** What the task asks **
Copy out the line that contains "Model this object", the line that contains "return (base_radius +", and every line between them, exactly, and nothing else.

** Information given **
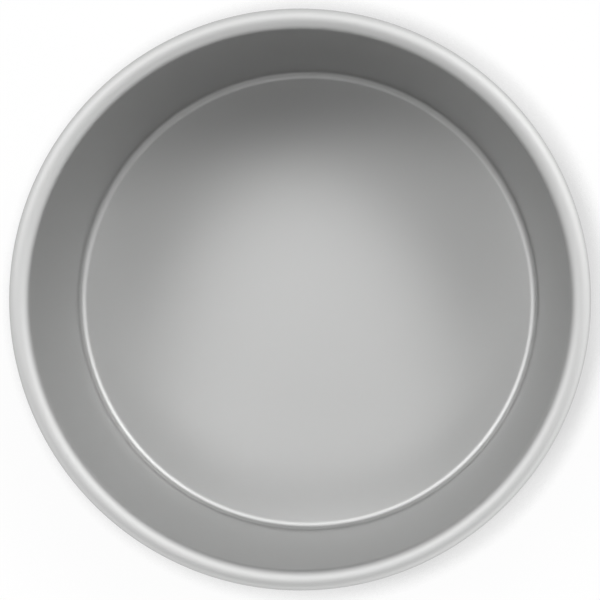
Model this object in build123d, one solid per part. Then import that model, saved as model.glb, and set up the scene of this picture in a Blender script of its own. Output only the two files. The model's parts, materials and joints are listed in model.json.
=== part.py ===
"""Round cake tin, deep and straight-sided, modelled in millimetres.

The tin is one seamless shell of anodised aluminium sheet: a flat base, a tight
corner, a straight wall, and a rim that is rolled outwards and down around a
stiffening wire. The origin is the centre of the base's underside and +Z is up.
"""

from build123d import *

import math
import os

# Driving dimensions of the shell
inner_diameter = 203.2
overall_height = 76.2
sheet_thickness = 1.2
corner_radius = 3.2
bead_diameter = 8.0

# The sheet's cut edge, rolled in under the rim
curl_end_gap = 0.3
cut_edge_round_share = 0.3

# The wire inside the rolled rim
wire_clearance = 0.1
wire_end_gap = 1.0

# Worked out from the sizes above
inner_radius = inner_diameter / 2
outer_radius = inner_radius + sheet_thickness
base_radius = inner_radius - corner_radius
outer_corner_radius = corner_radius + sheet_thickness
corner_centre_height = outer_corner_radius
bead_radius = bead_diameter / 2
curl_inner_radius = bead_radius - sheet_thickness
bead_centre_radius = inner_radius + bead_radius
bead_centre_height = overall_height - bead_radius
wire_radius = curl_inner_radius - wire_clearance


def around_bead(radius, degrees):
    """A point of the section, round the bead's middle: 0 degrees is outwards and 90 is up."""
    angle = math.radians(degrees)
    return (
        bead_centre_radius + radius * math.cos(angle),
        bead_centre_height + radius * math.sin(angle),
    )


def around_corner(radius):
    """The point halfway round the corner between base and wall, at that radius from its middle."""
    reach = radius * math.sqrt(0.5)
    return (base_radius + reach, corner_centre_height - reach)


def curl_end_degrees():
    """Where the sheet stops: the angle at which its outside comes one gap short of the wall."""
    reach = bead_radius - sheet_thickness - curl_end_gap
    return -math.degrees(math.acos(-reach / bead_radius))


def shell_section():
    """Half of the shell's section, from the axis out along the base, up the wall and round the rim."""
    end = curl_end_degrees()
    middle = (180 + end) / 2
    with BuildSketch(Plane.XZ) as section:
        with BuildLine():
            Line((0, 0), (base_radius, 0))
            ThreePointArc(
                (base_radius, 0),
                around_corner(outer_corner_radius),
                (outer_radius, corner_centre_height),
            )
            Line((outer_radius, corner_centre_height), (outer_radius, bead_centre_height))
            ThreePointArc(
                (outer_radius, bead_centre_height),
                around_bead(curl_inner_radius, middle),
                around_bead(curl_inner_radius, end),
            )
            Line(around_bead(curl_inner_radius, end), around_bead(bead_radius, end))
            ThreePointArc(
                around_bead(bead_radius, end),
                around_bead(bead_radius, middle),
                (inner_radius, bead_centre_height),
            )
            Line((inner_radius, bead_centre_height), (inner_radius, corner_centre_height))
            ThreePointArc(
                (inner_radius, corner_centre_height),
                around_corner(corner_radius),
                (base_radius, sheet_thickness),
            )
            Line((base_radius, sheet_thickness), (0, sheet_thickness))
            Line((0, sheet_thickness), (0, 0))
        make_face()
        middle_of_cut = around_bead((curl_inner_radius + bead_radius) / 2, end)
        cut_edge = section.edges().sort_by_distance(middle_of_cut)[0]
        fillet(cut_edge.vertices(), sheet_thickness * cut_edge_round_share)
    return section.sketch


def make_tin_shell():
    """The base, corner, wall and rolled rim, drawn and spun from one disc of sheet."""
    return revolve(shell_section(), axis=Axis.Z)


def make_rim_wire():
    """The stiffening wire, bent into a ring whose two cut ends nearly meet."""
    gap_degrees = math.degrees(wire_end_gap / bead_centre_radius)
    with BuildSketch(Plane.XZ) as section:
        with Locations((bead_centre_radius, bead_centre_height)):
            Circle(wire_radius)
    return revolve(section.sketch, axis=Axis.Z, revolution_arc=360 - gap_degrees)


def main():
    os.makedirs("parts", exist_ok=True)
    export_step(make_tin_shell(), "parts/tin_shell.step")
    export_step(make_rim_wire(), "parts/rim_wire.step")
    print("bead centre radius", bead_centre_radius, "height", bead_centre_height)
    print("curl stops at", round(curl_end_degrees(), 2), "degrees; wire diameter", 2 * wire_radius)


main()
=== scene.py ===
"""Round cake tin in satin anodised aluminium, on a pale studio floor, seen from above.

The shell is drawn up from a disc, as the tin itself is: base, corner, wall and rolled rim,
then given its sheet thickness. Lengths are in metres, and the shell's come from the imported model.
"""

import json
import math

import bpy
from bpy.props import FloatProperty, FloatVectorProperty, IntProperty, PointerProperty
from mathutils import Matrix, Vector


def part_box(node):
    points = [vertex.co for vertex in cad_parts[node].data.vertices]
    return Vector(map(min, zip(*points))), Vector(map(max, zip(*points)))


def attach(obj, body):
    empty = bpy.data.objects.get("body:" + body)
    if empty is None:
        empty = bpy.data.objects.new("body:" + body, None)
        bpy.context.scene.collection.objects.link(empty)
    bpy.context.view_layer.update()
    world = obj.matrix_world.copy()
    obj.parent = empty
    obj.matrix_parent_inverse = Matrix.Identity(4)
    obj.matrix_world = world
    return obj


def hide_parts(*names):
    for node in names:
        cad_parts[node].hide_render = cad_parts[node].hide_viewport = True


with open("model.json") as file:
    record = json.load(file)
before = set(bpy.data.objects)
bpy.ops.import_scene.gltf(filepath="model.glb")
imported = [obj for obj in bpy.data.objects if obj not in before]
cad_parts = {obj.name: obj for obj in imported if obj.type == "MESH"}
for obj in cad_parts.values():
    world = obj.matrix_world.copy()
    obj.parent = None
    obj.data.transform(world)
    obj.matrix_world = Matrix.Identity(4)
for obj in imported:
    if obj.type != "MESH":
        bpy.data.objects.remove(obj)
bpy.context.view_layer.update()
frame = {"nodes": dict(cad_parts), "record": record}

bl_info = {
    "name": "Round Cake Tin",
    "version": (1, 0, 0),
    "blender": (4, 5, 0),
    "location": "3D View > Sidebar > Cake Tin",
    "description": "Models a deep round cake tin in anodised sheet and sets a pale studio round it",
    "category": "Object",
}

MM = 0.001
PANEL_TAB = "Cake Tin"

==

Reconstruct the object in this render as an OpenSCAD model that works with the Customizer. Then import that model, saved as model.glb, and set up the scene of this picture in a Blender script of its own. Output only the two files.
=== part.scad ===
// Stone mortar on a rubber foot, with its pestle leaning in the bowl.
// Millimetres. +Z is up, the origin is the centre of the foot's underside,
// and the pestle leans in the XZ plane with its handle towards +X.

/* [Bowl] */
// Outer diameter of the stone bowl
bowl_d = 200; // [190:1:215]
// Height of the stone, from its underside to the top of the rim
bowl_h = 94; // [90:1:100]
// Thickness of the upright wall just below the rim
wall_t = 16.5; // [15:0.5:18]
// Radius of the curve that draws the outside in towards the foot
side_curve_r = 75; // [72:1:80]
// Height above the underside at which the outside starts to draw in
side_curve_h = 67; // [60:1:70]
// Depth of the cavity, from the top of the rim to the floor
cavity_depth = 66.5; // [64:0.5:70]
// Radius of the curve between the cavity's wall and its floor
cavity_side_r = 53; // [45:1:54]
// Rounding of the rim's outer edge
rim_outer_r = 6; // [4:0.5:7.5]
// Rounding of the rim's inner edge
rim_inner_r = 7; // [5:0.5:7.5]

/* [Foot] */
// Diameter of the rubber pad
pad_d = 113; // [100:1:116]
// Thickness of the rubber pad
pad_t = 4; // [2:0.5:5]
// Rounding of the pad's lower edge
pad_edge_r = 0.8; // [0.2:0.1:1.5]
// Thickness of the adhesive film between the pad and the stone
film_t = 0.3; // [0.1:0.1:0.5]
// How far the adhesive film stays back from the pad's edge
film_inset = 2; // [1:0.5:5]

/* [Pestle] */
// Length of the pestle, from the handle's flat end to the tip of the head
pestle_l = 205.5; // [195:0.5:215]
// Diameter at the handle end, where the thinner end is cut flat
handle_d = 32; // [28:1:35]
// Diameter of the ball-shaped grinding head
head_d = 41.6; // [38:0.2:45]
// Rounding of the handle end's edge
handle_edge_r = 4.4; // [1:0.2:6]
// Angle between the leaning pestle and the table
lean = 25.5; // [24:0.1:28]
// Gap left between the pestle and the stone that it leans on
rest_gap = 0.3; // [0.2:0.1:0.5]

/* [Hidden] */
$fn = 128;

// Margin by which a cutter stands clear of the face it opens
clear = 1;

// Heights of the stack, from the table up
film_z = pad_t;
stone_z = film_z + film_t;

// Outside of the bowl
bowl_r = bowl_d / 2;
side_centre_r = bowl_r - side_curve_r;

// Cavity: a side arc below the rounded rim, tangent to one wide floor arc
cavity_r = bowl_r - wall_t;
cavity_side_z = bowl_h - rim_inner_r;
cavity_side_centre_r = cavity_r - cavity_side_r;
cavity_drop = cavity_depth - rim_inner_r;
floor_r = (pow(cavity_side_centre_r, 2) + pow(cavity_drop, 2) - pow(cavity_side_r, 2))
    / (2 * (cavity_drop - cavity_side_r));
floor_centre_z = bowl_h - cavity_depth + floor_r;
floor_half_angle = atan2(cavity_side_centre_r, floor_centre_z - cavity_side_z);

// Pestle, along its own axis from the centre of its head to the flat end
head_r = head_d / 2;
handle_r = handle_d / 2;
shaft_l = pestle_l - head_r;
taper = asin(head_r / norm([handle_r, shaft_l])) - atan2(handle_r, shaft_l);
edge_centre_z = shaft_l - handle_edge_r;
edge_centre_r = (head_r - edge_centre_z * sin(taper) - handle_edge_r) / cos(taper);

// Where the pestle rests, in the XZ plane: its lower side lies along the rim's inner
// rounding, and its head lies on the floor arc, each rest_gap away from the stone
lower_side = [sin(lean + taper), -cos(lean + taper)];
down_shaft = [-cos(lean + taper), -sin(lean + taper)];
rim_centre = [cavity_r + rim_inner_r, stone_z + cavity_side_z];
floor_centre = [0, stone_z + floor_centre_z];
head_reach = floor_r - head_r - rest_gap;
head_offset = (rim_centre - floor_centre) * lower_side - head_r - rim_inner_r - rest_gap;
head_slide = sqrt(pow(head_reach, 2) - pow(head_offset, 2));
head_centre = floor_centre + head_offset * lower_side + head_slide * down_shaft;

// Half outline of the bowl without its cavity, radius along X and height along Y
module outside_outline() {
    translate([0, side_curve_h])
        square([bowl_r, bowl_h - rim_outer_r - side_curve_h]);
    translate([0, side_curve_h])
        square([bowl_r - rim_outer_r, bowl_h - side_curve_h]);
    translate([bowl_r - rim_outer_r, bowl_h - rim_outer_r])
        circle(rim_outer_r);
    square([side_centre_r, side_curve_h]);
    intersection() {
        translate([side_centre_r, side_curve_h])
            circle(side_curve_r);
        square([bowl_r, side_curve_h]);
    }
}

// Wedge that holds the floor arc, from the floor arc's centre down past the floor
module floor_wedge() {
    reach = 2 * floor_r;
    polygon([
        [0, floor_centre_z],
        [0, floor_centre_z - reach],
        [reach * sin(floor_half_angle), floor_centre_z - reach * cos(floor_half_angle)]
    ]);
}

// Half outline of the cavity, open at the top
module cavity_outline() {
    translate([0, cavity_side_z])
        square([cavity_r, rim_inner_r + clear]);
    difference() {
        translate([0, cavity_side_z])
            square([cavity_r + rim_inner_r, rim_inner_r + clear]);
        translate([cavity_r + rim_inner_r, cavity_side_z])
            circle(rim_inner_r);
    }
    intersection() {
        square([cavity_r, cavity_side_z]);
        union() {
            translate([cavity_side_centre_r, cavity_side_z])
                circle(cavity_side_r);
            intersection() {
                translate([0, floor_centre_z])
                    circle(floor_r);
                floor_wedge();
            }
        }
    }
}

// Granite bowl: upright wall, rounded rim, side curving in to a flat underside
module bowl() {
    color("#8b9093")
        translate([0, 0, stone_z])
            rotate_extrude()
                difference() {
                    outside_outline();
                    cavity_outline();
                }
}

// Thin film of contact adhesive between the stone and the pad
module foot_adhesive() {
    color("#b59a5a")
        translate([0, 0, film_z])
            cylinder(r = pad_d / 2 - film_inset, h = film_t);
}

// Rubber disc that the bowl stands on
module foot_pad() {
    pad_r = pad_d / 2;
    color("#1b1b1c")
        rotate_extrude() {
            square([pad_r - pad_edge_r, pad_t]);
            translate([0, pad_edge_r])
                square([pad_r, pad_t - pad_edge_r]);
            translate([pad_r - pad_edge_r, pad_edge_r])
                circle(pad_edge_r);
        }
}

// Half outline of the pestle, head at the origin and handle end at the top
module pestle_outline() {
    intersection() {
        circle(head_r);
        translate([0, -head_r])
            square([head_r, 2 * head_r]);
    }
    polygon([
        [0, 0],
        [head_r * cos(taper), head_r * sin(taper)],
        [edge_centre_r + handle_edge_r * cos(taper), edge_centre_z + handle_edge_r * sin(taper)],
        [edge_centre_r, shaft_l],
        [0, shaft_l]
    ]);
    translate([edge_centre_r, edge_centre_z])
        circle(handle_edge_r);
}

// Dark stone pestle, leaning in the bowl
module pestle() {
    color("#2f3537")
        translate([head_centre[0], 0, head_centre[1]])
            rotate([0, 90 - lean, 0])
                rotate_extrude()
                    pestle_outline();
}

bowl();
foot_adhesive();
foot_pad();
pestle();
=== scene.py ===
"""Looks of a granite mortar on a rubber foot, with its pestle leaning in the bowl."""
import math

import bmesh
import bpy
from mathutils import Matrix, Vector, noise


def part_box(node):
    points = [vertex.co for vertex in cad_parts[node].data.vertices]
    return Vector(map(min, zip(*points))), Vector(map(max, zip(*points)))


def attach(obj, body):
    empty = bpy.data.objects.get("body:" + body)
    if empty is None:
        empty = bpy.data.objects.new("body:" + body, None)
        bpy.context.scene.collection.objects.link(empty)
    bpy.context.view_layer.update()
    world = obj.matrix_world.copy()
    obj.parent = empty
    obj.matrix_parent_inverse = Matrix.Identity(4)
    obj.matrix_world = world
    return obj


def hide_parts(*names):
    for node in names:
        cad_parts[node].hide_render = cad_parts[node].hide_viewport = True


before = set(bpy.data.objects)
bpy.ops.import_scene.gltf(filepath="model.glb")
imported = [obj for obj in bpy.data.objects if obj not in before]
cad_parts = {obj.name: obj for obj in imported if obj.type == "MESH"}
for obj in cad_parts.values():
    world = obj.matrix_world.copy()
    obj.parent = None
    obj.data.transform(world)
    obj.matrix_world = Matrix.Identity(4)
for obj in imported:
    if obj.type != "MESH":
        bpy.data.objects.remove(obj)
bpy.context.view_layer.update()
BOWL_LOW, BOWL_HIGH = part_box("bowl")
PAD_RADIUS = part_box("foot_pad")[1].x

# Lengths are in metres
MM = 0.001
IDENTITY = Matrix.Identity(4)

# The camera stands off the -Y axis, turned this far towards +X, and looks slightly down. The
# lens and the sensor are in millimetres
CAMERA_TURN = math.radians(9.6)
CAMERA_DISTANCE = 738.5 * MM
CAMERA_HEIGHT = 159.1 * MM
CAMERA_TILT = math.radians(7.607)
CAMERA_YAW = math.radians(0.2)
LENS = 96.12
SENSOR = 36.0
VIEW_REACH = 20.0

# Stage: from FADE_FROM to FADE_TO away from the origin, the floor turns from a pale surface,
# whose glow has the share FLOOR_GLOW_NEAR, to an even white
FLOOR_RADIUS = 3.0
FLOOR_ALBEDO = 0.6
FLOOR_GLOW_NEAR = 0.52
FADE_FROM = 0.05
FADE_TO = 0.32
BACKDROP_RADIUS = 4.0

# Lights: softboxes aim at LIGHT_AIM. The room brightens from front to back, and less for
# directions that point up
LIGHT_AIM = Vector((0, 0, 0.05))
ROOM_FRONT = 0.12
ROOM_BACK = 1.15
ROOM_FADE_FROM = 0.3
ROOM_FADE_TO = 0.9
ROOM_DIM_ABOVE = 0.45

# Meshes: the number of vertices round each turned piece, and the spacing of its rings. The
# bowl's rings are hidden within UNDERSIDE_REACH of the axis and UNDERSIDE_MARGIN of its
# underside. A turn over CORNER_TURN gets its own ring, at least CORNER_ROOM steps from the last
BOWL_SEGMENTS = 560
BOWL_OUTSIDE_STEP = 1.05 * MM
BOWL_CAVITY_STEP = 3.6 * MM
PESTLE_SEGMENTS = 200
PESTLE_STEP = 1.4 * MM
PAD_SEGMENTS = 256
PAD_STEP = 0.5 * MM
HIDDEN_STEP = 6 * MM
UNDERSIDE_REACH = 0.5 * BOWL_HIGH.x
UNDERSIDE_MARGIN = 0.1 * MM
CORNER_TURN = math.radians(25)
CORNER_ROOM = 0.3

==

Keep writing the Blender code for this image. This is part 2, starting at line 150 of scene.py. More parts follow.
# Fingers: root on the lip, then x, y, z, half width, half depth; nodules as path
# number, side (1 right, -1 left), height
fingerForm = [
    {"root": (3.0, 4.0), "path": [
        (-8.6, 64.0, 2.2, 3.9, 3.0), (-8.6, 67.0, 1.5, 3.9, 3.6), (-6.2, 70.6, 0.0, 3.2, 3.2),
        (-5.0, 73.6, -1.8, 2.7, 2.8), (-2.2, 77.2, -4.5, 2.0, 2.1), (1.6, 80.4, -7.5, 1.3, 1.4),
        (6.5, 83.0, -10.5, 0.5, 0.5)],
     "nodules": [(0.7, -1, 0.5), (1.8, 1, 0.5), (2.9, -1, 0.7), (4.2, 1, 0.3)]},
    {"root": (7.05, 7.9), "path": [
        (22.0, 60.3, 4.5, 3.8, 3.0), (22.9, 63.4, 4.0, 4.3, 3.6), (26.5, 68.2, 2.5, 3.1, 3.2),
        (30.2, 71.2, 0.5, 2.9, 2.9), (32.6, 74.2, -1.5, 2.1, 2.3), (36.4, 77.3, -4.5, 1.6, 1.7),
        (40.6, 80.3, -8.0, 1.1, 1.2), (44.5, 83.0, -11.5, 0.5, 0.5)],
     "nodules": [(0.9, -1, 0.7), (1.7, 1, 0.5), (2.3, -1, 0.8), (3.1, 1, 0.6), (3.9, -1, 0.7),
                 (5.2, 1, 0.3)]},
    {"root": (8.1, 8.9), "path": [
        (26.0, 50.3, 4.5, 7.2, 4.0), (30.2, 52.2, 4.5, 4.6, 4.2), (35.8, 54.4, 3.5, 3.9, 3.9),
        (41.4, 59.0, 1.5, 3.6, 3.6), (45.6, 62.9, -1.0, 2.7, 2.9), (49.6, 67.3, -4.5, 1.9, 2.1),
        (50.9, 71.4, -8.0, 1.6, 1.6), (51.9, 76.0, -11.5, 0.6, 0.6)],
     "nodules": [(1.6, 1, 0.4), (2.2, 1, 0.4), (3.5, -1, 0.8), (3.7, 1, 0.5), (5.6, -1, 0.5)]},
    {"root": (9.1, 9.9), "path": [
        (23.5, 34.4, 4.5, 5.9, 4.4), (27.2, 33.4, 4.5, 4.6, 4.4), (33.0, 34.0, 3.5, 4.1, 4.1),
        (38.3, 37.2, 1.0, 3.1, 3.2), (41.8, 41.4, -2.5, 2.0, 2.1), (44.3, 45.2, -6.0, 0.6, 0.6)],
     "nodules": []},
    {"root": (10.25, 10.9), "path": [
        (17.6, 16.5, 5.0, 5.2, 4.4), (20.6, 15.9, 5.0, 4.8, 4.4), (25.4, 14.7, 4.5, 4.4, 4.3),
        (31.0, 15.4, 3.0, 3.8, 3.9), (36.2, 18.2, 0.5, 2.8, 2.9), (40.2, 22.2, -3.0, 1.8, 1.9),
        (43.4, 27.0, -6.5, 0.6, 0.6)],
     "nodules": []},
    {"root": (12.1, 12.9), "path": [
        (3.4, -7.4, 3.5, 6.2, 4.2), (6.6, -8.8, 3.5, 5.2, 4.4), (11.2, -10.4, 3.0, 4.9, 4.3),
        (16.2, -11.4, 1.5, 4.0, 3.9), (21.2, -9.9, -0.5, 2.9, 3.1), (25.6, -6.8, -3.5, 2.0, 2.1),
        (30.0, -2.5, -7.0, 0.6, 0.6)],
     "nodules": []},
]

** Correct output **
Model this object in build123d, one solid per part. Then import that model, saved as model.glb, and set up the scene of this picture in a Blender script of its own. Output only the two files. The model's parts, materials and joints are listed in model.json.
=== part.py ===
"""Round cake tin, deep and straight-sided, modelled in millimetres.

The tin is one seamless shell of anodised aluminium sheet: a flat base, a tight
corner, a straight wall, and a rim that is rolled outwards and down around a
stiffening wire. The origin is the centre of the base's underside and +Z is up.
"""

from build123d import *

import math
import os

# Driving dimensions of the shell
inner_diameter = 203.2
overall_height = 76.2
sheet_thickness = 1.2
corner_radius = 3.2
bead_diameter = 8.0

# The sheet's cut edge, rolled in under the rim
curl_end_gap = 0.3
cut_edge_round_share = 0.3

# The wire inside the rolled rim
wire_clearance = 0.1
wire_end_gap = 1.0

# Worked out from the sizes above
inner_radius = inner_diameter / 2
outer_radius = inner_radius + sheet_thickness
base_radius = inner_radius - corner_radius
outer_corner_radius = corner_radius + sheet_thickness
corner_centre_height = outer_corner_radius
bead_radius = bead_diameter / 2
curl_inner_radius = bead_radius - sheet_thickness
bead_centre_radius = inner_radius + bead_radius
bead_centre_height = overall_height - bead_radius
wire_radius = curl_inner_radius - wire_clearance


def around_bead(radius, degrees):
    """A point of the section, round the bead's middle: 0 degrees is outwards and 90 is up."""
    angle = math.radians(degrees)
    return (
        bead_centre_radius + radius * math.cos(angle),
        bead_centre_height + radius * math.sin(angle),
    )


def around_corner(radius):
    """The point halfway round the corner between base and wall, at that radius from its middle."""
    reach = radius * math.sqrt(0.5)
    return (base_radius + reach, corner_centre_height - reach)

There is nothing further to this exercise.